Olga Mesmer, "The Girl with the X-ray Eyes", starred in a single-page comic strip that ran in issues of the pulp magazine Spicy Mystery Stories cover-dated August 1937 to October 1938. The first story, "The Astounding Adventures of Olga Mesmer, the Girl with the X-Ray Eyes", and subsequent installments are by an unidentified writer. Art for the strip, created at a comics studio run by Adolphe Barreaux, is credited to Watt Dell, who sometimes signed his illustrations for the magazine as Watt Dell Lovett, and may be a pseudonym; as well, some of the Mesmer strips are signed "Stone".

==Powers and abilities==
Mesmer's X-ray vision stemmed from experiments done on her Venusian mother, Margot, by her mad-scientist father, Dr. Hugo Mesmer, who exposed Margot to radiation.

==Legacy==
With scientifically enhanced super-strength and X-ray vision, but no separate alter ego and with her powers kept secret, she nonetheless is considered by comics historian Will Murray as "the superhero before Superman", though an addition about her mother's extraterrestrial origin may have come only after Superman's debut.
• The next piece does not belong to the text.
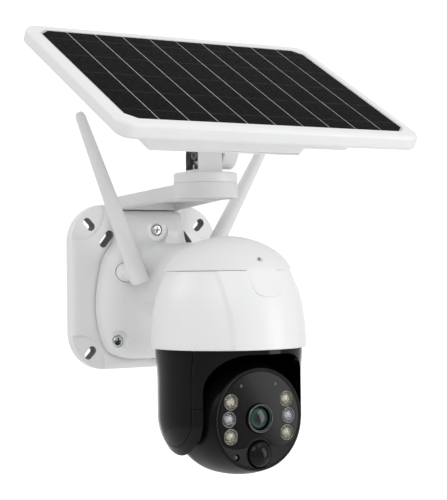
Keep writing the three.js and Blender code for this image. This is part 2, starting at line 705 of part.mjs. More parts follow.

More generally, writes historian Peter Coogan, she is considered a precursor:

The only clear superhero convention present is superpowers. But many science-fiction superfolk and mythical heroes before Olga had powers equal to or greater than hers, so if she is a superhero, she is not the first and the superhero genre extends back to the legend of Gilgamesh. ... There is more to superheroes than superpowers. Further, Mesmer lacks the codename and costume aspects of the identity convention. Her tale generically fits within the SF superman (or woman), genre, particularly in the way she gets her superpowers, seemingly drawing directly on Wylie's Gladiator for inspiration. ... Unlikely to have influenced [Superman creators] Siegel or Shuster, Olga Mesmer merely demonstrates the same point that the other comics precursors to Superman demonstrate: that, like the pulps before them, comic books and comic strips contained all the elements of the superhero — the powers, the mission, the identity — but it took Siegel and Shuster to put them all together into Superman.